*** SUPPLIED DATA

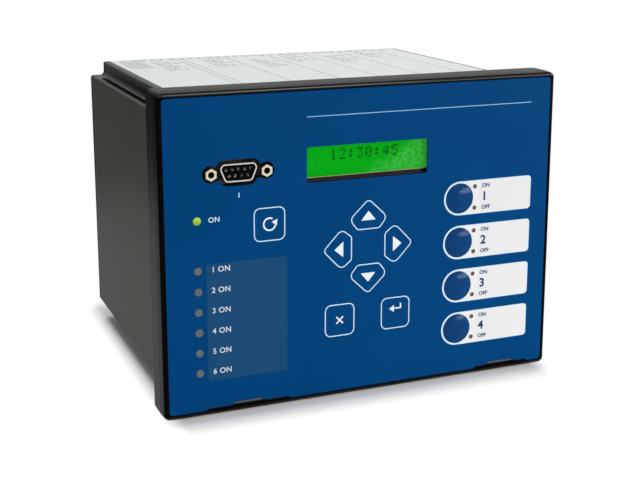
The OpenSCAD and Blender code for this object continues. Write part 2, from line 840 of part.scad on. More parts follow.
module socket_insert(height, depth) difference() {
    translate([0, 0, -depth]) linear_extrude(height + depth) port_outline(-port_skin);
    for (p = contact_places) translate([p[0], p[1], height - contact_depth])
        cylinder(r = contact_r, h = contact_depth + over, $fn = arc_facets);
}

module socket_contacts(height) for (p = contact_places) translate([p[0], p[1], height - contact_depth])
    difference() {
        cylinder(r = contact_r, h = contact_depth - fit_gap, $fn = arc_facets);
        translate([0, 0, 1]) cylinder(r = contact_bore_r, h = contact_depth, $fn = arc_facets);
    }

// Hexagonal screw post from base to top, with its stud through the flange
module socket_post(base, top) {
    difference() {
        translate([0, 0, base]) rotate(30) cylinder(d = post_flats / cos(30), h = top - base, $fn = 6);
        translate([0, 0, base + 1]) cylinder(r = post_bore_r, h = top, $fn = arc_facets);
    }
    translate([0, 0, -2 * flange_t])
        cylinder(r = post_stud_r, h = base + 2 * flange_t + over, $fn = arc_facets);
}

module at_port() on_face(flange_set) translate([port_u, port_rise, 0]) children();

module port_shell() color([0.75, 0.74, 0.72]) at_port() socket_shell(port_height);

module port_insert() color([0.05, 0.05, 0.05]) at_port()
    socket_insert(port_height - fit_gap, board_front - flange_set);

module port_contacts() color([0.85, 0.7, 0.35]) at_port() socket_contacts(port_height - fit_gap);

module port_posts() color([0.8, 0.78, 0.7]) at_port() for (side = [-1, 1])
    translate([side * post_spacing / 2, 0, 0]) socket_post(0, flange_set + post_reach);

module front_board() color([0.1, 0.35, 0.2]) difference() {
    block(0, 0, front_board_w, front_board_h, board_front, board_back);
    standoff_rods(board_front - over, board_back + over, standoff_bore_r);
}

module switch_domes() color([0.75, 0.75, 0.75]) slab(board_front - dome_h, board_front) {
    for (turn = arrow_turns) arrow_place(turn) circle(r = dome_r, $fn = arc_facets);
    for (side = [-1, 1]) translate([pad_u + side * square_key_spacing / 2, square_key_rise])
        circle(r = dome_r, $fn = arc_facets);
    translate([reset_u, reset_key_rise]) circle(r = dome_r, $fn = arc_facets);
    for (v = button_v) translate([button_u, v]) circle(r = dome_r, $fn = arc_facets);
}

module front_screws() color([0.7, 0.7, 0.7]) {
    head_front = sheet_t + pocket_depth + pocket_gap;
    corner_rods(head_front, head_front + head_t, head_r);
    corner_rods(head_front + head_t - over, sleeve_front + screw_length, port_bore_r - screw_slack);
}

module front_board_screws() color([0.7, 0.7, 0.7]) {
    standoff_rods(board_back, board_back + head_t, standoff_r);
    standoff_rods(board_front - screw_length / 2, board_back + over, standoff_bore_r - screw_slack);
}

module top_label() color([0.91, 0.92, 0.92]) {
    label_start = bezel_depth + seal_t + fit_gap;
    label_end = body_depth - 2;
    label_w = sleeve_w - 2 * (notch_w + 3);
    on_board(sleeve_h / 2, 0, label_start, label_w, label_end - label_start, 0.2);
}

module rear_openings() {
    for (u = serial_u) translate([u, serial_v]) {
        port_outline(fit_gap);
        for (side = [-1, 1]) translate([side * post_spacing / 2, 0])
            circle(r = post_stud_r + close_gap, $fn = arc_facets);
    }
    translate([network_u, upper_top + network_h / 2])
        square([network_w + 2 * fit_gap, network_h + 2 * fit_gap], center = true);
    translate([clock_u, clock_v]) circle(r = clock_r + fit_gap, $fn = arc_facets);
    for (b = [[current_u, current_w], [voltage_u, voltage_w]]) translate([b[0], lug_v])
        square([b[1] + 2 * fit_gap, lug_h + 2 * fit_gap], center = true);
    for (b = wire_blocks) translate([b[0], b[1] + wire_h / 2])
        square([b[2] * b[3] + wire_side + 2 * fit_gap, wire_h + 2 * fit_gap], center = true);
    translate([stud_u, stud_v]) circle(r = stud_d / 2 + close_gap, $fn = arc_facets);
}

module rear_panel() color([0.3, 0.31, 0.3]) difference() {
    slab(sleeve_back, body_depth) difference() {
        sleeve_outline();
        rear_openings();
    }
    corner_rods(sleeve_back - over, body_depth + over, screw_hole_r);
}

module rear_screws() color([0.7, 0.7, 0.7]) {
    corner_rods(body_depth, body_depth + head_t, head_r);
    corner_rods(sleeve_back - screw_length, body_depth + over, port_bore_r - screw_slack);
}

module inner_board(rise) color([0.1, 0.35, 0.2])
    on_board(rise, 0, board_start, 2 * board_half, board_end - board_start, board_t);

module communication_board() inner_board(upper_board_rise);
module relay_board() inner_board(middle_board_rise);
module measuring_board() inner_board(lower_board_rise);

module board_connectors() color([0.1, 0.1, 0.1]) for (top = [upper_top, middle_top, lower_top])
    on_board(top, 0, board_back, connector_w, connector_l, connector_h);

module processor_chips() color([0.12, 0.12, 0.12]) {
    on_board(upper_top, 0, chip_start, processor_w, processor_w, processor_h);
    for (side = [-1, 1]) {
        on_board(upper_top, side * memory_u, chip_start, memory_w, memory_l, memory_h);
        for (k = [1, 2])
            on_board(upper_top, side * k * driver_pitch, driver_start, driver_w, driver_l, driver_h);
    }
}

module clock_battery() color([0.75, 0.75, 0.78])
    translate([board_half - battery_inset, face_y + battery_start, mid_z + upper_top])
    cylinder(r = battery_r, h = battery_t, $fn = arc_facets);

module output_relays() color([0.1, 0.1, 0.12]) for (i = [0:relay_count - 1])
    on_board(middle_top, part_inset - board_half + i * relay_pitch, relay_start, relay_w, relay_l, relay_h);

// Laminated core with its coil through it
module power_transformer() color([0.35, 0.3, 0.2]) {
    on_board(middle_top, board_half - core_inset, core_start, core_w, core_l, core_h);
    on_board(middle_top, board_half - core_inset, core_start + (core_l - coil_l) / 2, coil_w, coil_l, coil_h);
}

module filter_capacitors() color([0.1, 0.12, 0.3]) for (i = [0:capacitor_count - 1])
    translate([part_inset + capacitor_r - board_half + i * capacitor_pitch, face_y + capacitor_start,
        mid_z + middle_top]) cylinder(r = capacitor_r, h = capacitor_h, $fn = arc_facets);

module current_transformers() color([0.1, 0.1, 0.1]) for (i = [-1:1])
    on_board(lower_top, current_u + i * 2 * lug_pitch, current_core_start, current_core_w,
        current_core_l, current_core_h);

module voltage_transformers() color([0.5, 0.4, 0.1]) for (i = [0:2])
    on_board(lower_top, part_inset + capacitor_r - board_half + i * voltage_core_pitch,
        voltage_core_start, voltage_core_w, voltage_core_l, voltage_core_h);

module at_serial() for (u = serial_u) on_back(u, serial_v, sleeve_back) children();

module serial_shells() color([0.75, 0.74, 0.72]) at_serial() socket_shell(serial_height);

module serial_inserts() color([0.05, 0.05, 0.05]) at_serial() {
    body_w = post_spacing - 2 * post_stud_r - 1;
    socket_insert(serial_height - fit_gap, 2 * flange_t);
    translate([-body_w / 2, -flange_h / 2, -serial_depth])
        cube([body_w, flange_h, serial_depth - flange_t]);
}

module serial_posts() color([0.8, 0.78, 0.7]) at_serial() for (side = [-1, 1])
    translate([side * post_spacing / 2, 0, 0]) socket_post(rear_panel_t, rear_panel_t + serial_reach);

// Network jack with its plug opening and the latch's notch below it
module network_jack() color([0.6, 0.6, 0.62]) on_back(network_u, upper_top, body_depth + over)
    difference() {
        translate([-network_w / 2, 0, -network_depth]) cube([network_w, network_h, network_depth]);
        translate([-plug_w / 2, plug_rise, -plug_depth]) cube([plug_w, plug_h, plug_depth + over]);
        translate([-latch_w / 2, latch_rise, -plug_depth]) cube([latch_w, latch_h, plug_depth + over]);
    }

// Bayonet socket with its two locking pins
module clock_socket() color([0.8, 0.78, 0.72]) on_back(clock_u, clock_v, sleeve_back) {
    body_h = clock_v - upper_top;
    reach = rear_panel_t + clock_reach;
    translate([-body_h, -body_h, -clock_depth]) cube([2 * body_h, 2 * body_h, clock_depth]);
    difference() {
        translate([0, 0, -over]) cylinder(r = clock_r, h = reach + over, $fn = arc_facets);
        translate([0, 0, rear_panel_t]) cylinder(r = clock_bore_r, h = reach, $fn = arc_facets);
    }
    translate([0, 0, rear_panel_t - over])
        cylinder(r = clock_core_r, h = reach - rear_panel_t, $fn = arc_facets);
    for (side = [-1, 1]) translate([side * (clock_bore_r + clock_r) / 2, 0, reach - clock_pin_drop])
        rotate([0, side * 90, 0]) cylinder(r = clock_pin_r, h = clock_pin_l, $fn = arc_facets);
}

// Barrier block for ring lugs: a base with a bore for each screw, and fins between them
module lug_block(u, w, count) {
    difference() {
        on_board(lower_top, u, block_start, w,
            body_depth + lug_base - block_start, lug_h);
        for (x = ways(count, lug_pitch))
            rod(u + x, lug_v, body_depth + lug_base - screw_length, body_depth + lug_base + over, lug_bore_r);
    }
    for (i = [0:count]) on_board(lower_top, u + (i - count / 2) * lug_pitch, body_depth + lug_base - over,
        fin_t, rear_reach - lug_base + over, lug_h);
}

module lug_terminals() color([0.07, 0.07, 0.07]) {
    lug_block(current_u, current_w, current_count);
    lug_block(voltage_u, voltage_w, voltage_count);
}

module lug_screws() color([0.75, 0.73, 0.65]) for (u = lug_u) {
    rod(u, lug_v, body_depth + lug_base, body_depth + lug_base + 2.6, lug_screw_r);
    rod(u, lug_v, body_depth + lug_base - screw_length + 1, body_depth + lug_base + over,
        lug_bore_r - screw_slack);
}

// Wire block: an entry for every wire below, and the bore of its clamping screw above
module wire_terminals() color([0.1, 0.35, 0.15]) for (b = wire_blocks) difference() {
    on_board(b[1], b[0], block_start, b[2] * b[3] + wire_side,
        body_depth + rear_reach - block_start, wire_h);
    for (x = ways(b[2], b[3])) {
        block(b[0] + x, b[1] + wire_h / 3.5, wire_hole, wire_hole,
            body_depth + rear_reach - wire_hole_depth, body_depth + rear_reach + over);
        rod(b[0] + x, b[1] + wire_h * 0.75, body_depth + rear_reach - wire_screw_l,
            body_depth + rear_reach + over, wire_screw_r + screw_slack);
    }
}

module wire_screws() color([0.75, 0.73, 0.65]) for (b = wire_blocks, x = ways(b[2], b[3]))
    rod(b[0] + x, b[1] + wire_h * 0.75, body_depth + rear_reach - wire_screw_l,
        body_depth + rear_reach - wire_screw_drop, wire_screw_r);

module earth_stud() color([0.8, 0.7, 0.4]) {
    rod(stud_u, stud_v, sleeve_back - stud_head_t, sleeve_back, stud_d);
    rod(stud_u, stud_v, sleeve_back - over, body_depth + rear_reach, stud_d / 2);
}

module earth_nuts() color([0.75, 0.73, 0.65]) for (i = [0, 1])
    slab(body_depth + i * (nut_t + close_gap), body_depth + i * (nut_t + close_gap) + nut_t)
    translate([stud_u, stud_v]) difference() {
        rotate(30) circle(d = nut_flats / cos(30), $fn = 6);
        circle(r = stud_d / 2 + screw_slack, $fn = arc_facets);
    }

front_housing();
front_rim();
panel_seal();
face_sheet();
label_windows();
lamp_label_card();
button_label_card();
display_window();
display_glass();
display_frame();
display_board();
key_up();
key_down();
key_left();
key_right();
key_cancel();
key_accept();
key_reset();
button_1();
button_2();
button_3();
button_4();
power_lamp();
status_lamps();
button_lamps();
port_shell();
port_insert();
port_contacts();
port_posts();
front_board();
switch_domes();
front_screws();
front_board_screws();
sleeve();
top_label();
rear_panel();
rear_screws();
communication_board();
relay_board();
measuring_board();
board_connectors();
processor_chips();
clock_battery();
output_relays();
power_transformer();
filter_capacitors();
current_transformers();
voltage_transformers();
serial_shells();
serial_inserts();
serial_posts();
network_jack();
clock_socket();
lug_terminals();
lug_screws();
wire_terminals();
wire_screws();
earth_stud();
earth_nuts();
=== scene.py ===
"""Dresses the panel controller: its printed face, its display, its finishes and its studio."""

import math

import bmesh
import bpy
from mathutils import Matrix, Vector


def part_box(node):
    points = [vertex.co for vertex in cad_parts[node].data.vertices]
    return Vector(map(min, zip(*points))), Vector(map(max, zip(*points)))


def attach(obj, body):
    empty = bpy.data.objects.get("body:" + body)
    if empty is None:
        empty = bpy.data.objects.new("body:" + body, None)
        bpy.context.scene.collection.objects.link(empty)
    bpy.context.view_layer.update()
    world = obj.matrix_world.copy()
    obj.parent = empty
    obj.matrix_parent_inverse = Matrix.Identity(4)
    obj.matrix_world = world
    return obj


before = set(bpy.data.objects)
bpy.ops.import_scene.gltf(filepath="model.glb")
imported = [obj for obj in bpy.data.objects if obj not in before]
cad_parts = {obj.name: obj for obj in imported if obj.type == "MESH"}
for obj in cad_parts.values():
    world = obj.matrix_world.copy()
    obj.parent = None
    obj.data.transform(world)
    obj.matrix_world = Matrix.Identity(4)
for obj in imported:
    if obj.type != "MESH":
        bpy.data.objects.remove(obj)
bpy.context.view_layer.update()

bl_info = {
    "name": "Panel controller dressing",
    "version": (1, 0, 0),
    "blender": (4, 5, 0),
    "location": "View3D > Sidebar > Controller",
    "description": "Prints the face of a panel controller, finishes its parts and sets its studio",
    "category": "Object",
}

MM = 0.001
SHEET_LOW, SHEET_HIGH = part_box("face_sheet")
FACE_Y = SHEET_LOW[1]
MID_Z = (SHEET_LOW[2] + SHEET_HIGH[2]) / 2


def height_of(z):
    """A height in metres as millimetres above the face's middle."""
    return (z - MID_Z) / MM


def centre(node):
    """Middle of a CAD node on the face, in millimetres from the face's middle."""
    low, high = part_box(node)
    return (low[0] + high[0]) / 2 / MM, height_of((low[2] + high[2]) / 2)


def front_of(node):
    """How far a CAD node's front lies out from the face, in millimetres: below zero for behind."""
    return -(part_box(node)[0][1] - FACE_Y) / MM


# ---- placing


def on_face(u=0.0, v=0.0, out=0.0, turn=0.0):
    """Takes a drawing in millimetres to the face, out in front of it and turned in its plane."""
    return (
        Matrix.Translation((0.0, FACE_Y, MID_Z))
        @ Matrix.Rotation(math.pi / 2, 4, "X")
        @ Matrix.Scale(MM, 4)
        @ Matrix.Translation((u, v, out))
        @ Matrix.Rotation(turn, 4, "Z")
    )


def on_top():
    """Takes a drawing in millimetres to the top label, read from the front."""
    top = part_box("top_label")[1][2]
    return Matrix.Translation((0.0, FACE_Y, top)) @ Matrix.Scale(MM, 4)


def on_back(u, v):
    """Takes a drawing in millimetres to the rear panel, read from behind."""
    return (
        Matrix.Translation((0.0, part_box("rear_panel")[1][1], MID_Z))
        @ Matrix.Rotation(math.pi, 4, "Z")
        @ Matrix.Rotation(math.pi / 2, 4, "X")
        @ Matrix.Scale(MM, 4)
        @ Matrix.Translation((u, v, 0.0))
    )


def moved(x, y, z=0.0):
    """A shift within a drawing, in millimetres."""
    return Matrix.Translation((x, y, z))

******

» **REQUIREMENT**
The required output is an exact reproduction of the lines starting at the one that contains "front_housing();" and ending at the one that contains "before = set(bpy.data.objects)". Both boundary lines belong to it.

» **TASK SOLUTION**
front_housing();
front_rim();
panel_seal();
face_sheet();
label_windows();
lamp_label_card();
button_label_card();
display_window();
display_glass();
display_frame();
display_board();
key_up();
key_down();
key_left();
key_right();
key_cancel();
key_accept();
key_reset();
button_1();
button_2();
button_3();
button_4();
power_lamp();
status_lamps();
button_lamps();
port_shell();
port_insert();
port_contacts();
port_posts();
front_board();
switch_domes();
front_screws();
front_board_screws();
sleeve();
top_label();
rear_panel();
rear_screws();
communication_board();
relay_board();
measuring_board();
board_connectors();
processor_chips();
clock_battery();
output_relays();
power_transformer();
filter_capacitors();
current_transformers();
voltage_transformers();
serial_shells();
serial_inserts();
serial_posts();
network_jack();
clock_socket();
lug_terminals();
lug_screws();
wire_terminals();
wire_screws();
earth_stud();
earth_nuts();
=== scene.py ===
"""Dresses the panel controller: its printed face, its display, its finishes and its studio."""

import math

import bmesh
import bpy
from mathutils import Matrix, Vector


def part_box(node):
    points = [vertex.co for vertex in cad_parts[node].data.vertices]
    return Vector(map(min, zip(*points))), Vector(map(max, zip(*points)))


def attach(obj, body):
    empty = bpy.data.objects.get("body:" + body)
    if empty is None:
        empty = bpy.data.objects.new("body:" + body, None)
        bpy.context.scene.collection.objects.link(empty)
    bpy.context.view_layer.update()
    world = obj.matrix_world.copy()
    obj.parent = empty
    obj.matrix_parent_inverse = Matrix.Identity(4)
    obj.matrix_world = world
    return obj


before = set(bpy.data.objects)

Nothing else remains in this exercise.